Years later, Gonçalves, the radio's current financial administrator, said he was walking in the community's streets when a young man called him by name.

"He asked if I did not recognize him, I said no, and he told me he was that lost boy from years ago, found with the radio's help."

On Feb. 13, UNESCO will celebrate World Radio Day, including the thousands of community radio stations around the world. As of 2015, Brazil's Ministry of Communication had given 4,724 grants to operate community radio stations in the country.

Radio Heliópolis, like many community radio stations throughout the country, is a bedrock of the neighborhood of 200,000 residents it serves in Heliópolis.

Founded in 1992 to meet residents' needs for communication and organization, Radio Heliópolis’ transmissions began with loudspeakers hung on electricity poles. "I remember that one of the speakers was on the football field where I played football," Gonçalves recalled.

This went on for five years, until equipment was finally purchased and transmission moved to FM.

Gonçalves grew up with the radio, and as a teenager, he got a slot on the station’s schedule to present a music show with friends.

"We started very successfully, and one day the radio board called us to a meeting. We were told that the program was too commercial and that it was not the purpose of the radio. I did not understand at the time, but then I started to realize that people stopped us in the streets to solve problems and ask for guidance. Then I went further in community work. I changed my ideas and started to think of the collective benefit that also brings the individual benefit."

The shows are thematic, and in all of them, producers emphasize the collective nature of the station.

"We make announcements about dogs, parrots, missing children, everything! We also report on the cultural agenda of the day and week, with free and affordable event options," Gonçalves said. They also have religious and news programs.

Brazilian legislation of community radios came in 1998. But, despite the legal recognition, many radios still suffer because of the slow delivery of grants and restrictions on power, transmission range and available forms of financing, according to freedom of expression organization Article 19 Brazil.

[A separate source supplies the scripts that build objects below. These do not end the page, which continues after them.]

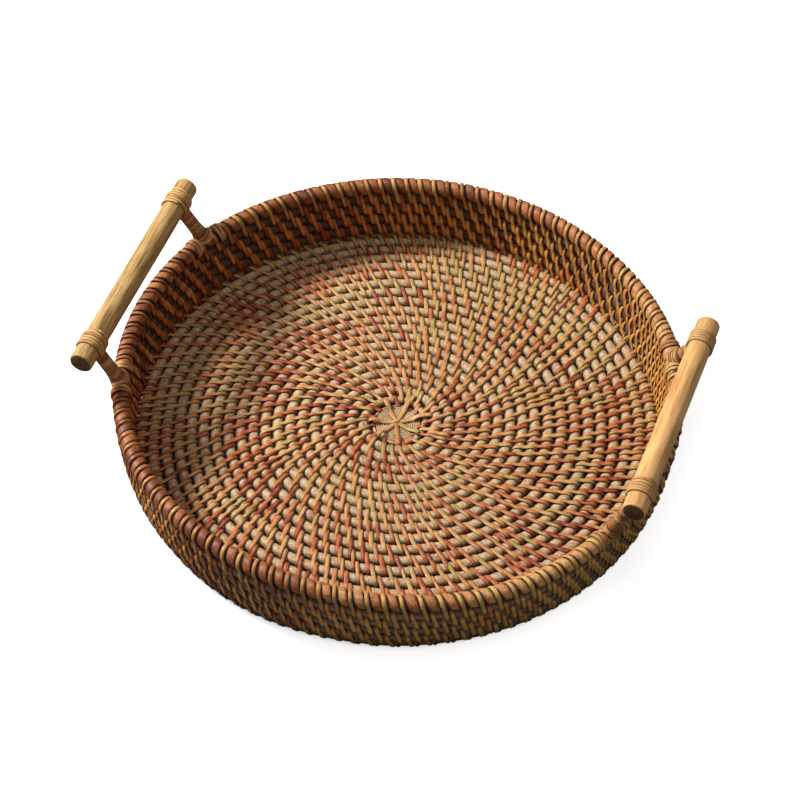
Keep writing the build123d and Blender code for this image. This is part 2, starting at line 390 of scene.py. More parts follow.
# Section of a split strip: flat below and crowned above, as (across, up) in its own units.
STRIP_SECTION = np.array(
    [(-1, 0.3), (-0.8, 0.74), (-0.32, 0.98), (0.32, 0.98)]
    + [(0.8, 0.74), (1, 0.3), (0.75, -0.02), (-0.75, -0.02)]
)


def strip(
    piece, centres, normals, half_width, thickness, closed=False, tone=0.5, start=0.0, deep=0.0
):
    """Adds a strip whose underside follows centres and faces away from normals."""
    ahead = directions(centres, closed)
    wide = unit(np.cross(ahead, normals))
    up = np.cross(wide, ahead)
    half_width = np.broadcast_to(half_width, len(centres))
    thickness = np.broadcast_to(thickness, len(centres))
    across, height = STRIP_SECTION.T[:, None]
    points = (
        centres[:, None]
        + wide[:, None] * (across * half_width[:, None])[..., None]
        + up[:, None] * (height * thickness[:, None])[..., None]
    )
    along = (start + arc_length(centres))[:, None]
    tone = np.broadcast_to(tone, len(centres))[:, None]
    # deep is the painted shade at each centre, from 0 to 1.
    deep = np.broadcast_to(deep, len(centres))[:, None]
    faces = tube_faces(len(centres), len(STRIP_SECTION), closed)
    piece.add(points, faces, along=along, across=across, tone=tone, deep=deep)


# ---- stitches round two canes -------------------------------------------
# One pass of a strip starts in the gap inside the pair, crosses the top to the outer gap
# and returns underneath. share is 0 at the inner cane and 1 at the outer one; lean is the
# angle of the strip's outward normal from the line between the canes.


def pass_table():
    """Share, normal angle and progress (0 to 1) of each point of one pass."""
    arc_points, span_points = 6, 5
    spacing_in_radii = 2.2
    quarter, half = math.pi / 2, math.pi
    half_arc = arc_points // 2
    rows = [(0, half - quarter * i / half_arc) for i in range(half_arc + 1)]
    rows += [(i / span_points, quarter) for i in range(1, span_points)]
    rows += [(1, quarter - half * i / arc_points) for i in range(arc_points + 1)]
    rows += [(1 - i / span_points, -quarter) for i in range(1, span_points)]
    rows += [(0, -quarter - quarter * i / half_arc) for i in range(half_arc)]
    share, lean = np.array(rows, dtype=float).T
    x, y = share * spacing_in_radii + np.cos(lean), np.sin(lean)
    length = np.hypot(np.diff(x, append=x[0]), np.diff(y, append=y[0]))
    progress = np.concatenate([[0], np.cumsum(length)[:-1]]) / length.sum()
    return share, lean, progress


SHARE, LEAN, PROGRESS = pass_table()


def winding(places, spacing, half_run, next_half_run, progress):
    """Place along the cane, in turns, of every point of every pass of a strip.

    half_run is half of how far each pass runs forward on top; it runs the rest of the
    spacing underneath.
    """
    start, end = (places - half_run)[:, None], (places + half_run)[:, None]
    next_start = (places + spacing - next_half_run)[:, None]
    over, under = progress[None, :] * 2, (progress[None, :] - 0.5) * 2
    on_top = start + 2 * half_run[:, None] * over
    return np.where(over < 1, on_top, end * (1 - under) + next_start * under)


def pair_winding(places):
    """Winding of a strip that binds two canes at places."""
    spacing = np.diff(places)
    spacing = np.append(spacing, spacing[-1])
    before = np.concatenate([[spacing[0]], spacing[:-1]])
    half_run = STRIP_LEAN_SHARE * 0.5 * (spacing + before)
    return winding(places, spacing, half_run, np.append(half_run[1:], half_run[-1]), PROGRESS)


def pair_strip(
    piece, places, inner, outer, half_width, thickness, tones, rng, sag=0.4, play=0.03, shown=False
):
    """Adds one long strip that binds two canes together, one pass for each place.

    inner and outer give distance from the axis, height and cane radius at places in turns.
    The strip sags between the canes and has play round them. It gets painted shade where
    it turns round the canes in the gaps, except where shown is set: there its turn round
    the outer cane is in the open.
    """
    turns = pair_winding(places)
    r_in, z_in, c_in = inner(turns)
    r_out, z_out, c_out = outer(turns)
    along_r, along_z = r_out - r_in, z_out - z_in
    size = np.maximum(np.hypot(along_r, along_z), 1e-6)
    e_r, e_z = along_r / size, along_z / size
    n_r = np.cos(LEAN)[None, :] * e_r - np.sin(LEAN)[None, :] * e_z
    n_z = np.cos(LEAN)[None, :] * e_z + np.sin(LEAN)[None, :] * e_r
    share = SHARE[None, :]
    reach = c_in + (c_out - c_in) * share + play - sag * np.sin(math.pi * share) ** 2
    r = r_in + along_r * share + reach * n_r
    z = z_in + along_z * share + reach * n_z
    points = on_tray(r, turns, z).reshape(-1, 3)
    normals = on_tray(n_r, turns, n_z).reshape(-1, 3)
    station = np.arange(len(points))
    middle_of_top = (np.arange(len(places)) + 0.25) * len(SHARE)
    wide = half_width * (1 + 0.12 * rng.standard_normal(len(places)).clip(-1.6, 1.6))
    wide = np.interp(station, middle_of_top, wide)
    thick = thickness * (1 + 0.1 * rng.standard_normal(len(places)).clip(-1.6, 1.6))
    thick = np.interp(station, middle_of_top, thick)
    tone = np.interp(station, middle_of_top, tones)
    # Painted shade where the strip turns round the canes in the gaps, none on an open turn.
    in_gap = np.where((SHARE > 0.5) & shown, 0.0, 1.0)
    deep = np.tile(np.cos(LEAN) ** 4 * in_gap, len(places))
    strip(piece, points, normals, wide, thick, tone=tone, start=rng.uniform(0, 500), deep=deep)


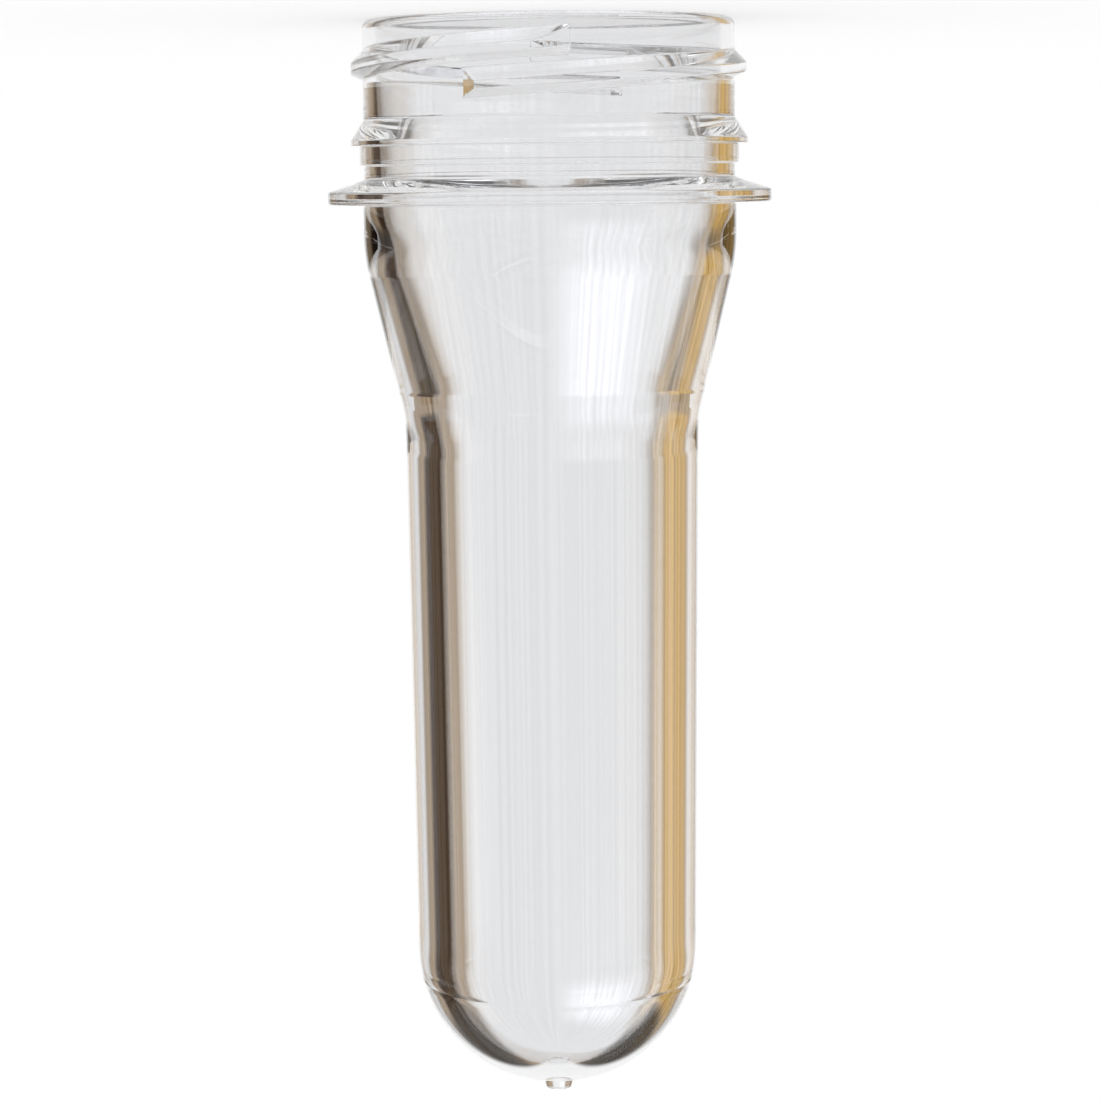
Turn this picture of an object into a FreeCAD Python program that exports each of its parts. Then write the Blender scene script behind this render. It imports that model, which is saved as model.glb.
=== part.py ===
# PET preform for stretch blow moulding, with a 38 mm two-start neck finish, moulded in one piece.
#
# It stands on its mouth. The lip plane is z = 0, the axis is Z, and +Z runs from the open neck to the
# closed gate end. From the lip up: threaded neck, tamper band bead, stepped collar, support ring,
# shoulder cone, drafted body and round end with the gate nub. All sizes are in millimetres.
import FreeCAD, Part
import math
import os

# Neck wall and its lip
neck_radius = 17.46
neck_wall = 1.25
lip_chamfer = 0.5
sealing_bore_length = 6.0  # straight part of the bore, where a cap's plug seals
bore_draft_deg = 2.0  # from the sealing bore to the core's step

# Thread: helical ridges with a gentle flank towards the lip and a steep one towards the gate
thread_starts = 2
thread_lead = 6.35
thread_turn_deg = 213.0
thread_first_crest = 2.85  # height of the crest's middle where the ridge begins
thread_height = 1.1
thread_crest_land = 0.9
thread_lip_flank_run = 1.15
thread_gate_flank_run = 0.5
thread_flare_deg = 14.0  # the crest widens towards the lip over this turn, up to the cut start
thread_run_out_deg = 6.0  # the ridge sinks into the wall over this turn at its far end
thread_start_deg = -96.0
thread_root_depth = 0.5  # how far the ridge reaches into the neck wall

# Bead that holds the cap's tamper band, and the step beyond it
bead_offset = 9.25  # lip plane to the foot of the cone
bead_cone_length = 1.95
bead_height = 1.22
bead_rim = 0.48
step_length = 1.82
step_height = 0.38
step_to_ring = 1.32

# Support ring, which carries the preform on rails and in the blow mould
ring_overhang = 3.4
ring_cone_length = 1.15
ring_rim = 1.18
ring_edge_chamfer = 0.2

# Outside of the body
collar_step = 0.1  # the collar stands this much proud of the neck wall
collar_length = 4.75
shoulder_round = 18.0
shoulder_length = 15.65
shoulder_reduction = 3.69
body_length = 50.55
body_draft_deg = 0.56

# Core, which forms the inside: from inside the collar, three cones lead to the body
core_step_offset = 2.15  # the first cone starts this far beyond the support ring
collar_wall = 2.85  # across the axis, where the first cone meets the second
core_shoulder_offset = 1.6  # the second cone starts this far beyond the outside's cone
core_shoulder_length = 10.8
core_shoulder_wall = 3.28  # across the axis, where the second cone meets the third
core_run_in_length = 6.4  # of the third and gentlest cone
body_wall = 3.1
gate_wall = 2.1

# Gate nub, the cut-off sprue in the middle of the round end
nub_root_radius = 1.45
nub_tip_radius = 1.2
nub_height = 0.95

# Heights of the outside, from the lip plane
bead_rim_start = bead_offset + bead_cone_length
bead_end = bead_rim_start + bead_rim
step_end = bead_end + step_length
ring_start = step_end + step_to_ring
ring_rim_start = ring_start + ring_cone_length
ring_end = ring_rim_start + ring_rim
shoulder_start = ring_end + collar_length
shoulder_end = shoulder_start + shoulder_length
dome_centre = shoulder_end + body_length

# Radii of the outside
bead_radius = neck_radius + bead_height
step_radius = neck_radius + step_height
ring_radius = neck_radius + ring_overhang
collar_radius = neck_radius + collar_step
body_radius = collar_radius - shoulder_reduction
body_draft = math.radians(body_draft_deg)
dome_radius = (body_radius - body_length * math.tan(body_draft)) * math.cos(body_draft)
dome_end = dome_centre + dome_radius
nub_root = dome_centre + math.sqrt(dome_radius**2 - nub_root_radius**2)
nub_end = dome_end + nub_height

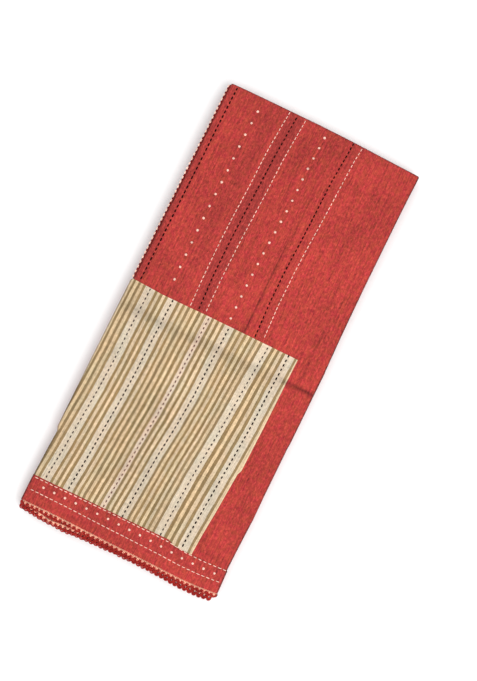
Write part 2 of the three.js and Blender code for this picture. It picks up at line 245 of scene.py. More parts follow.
def creases(u, v):
    """How far the creases and soft folds press in, and how much darker or lighter the cloth is painted:
    painted shade in the creases with some soil, and broad painted shade and light.
    """
    depth = np.zeros(np.broadcast(u, v).shape)
    soil = np.zeros(depth.shape)
    for number, (runs, at, low, high, deep, width, slant, wander, soiled) in enumerate(CREASES):
        place, off = (u, v) if runs == "across" else (v, u)
        along = (place - low) / (high - low) - 0.5
        middle = at + slant * along + wander * soft_noise(place, 0, WANDER_CELL, 1, 40 + number)
        fade = ease(place, low, low + CREASE_FADE) - ease(place, high - CREASE_FADE, high)
        uneven = 1 + UNEVEN * soft_noise(place, 0, UNEVEN_CELL, 1, 90 + number) if wander else 1
        reach = fade * uneven * bell(off - middle, width)
        depth = depth + deep * reach
        soil = soil + soiled * reach
    for at_u, at_v, across, down, amount in BROAD_SHADING:
        soil = soil + amount * bell(u - at_u, across) * bell(v - at_v, down)
    return depth, soil


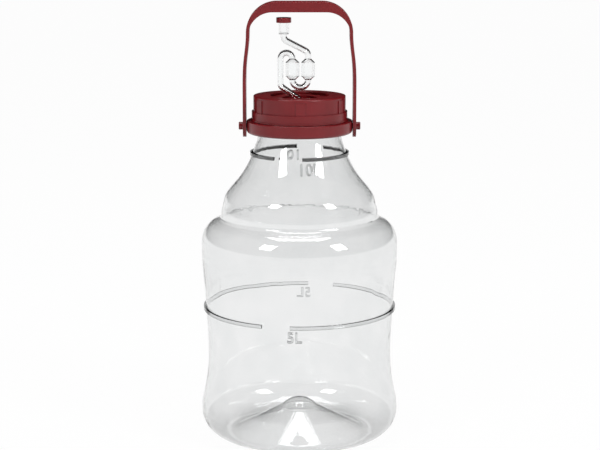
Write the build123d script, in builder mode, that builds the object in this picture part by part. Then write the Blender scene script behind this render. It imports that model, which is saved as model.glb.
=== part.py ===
from build123d import *
import os
from math import cos, degrees, radians, sin

# Ten-litre wide-neck demijohn: blown bottle, screw cap with a bubbler airlock,
# and a carrying bail on a ring that turns around the neck.
# Frame: +Z up, the origin is the centre of the foot on the ground, and the
# front, with the volume marks, looks along -Y. The bail's pins lie along X.

os.makedirs("parts", exist_ok=True)

# Bottle: base and push-up, heights above the ground
wall = 0.9
wall_pitch = 8.0
foot_radius = 112.3
foot_fillet = 28.0
foot_land = 4.0
punt_ring = 14.3
punt_rise = 5.0
cone_rise = 21.75
knob_radius = 20.0
knob_flare = 2.5
knob_flare_rise = 1.25
knob_height = 9.5

# Bottle: body and shoulder, each height a rise above the point below it
body_radius = 110.8
heel_depth = 3.6
heel_rise = 24.5
flank_depth = 1.8
flank_rise = 15.0
waist_depth = 6.5
waist_rise = 29.5
waist_land = 2.0
hip_depth = 4.7
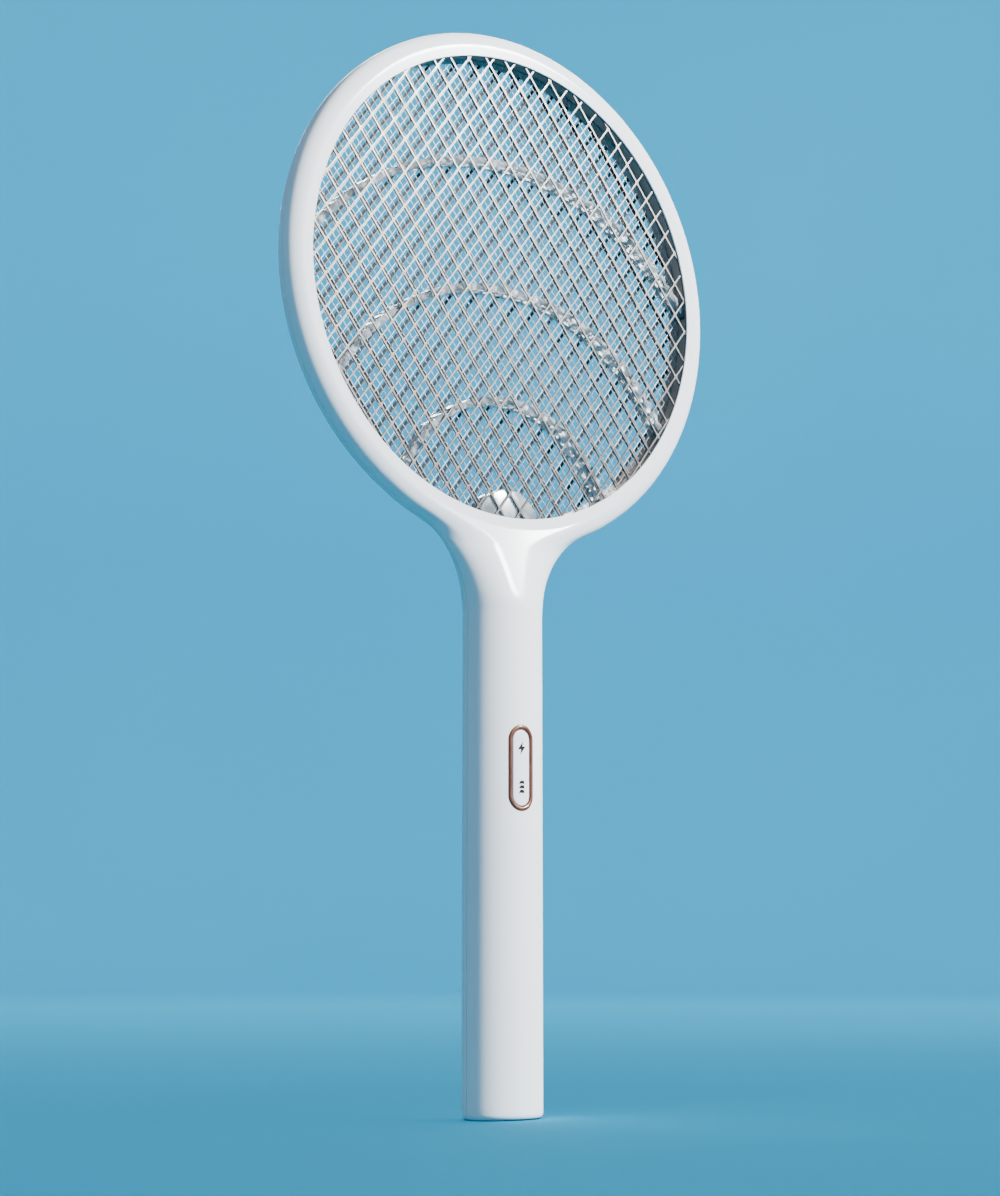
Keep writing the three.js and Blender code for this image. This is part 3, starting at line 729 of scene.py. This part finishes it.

For these reasons, in July 2006, the National Telecommunications Agency (known as Anatel) decreed the closure of Radio Heliópolis, which only re-opened after six months of mobilizations. It was not until 2008 that the radio station got the final approval to operate legally.

Today, with 28 employees – who are all volunteers - Radio Heliopolis is still struggling financially. But, thanks to the support of the Union of Associations and Centers of Heliopolis and São João Clímaco Residents (UNAS) and other donors, it is maintaining a daily schedule.

"Today we work in peace, without fear that one day the police will shut us down,” Gonçalves said “The law regulates but does not give the radio conditions to survive."

"We are grateful every day for having the radio that is a vehicle of community and for the community. We have to occupy these spaces, they are our spaces," Gonçalves said.